Which is not at all to say that belief and doctrine are unimportant. Far from it. A good rug really ties the room together. Everyone loves a comfy couch. But the system of belief that we host among us is subject to inquiry and challenge. It’s okay not to believe everything. And it certainly isn’t an expectation to conform to specific behavioral patterns or types of “decency.” We’re quite busy trying to be less and less bourgeoise [sic], even if our denomination and urban context tips that direction.

Hmm. One of the most bourgeois Christian things you can do is refer to yourself as “bourgeois”. More:

Then we remind ourselves that we are the body of Christ in the world. So we are the subaltern. Living as a Christian community means living as the subaltern, with a deep sensitivity to Christ’s solidarity with subaltern communities of all types.

This is why we’re committed, sometimes at a cost, to speaking up and with specific communities–#blacklivesmatter, the Transgender network, Latinx, refugees, immigrants.

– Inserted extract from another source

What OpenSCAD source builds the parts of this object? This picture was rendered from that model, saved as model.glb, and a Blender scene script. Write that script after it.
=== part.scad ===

Of course as a community of faith, we still carry all the markers of our historical origins also. Our worship still looks on some levels like a Lutheran worship formed in the crucible of the 1950s. We host potlucks, play handbells, sing hymns. Every Christian community is always an amalgam of its history and culture.

But we are also free to indigenize, perhaps more than other rigid types of Lutheran.

As Luther said, “Here I indigenize; I can do no other.” Awesome.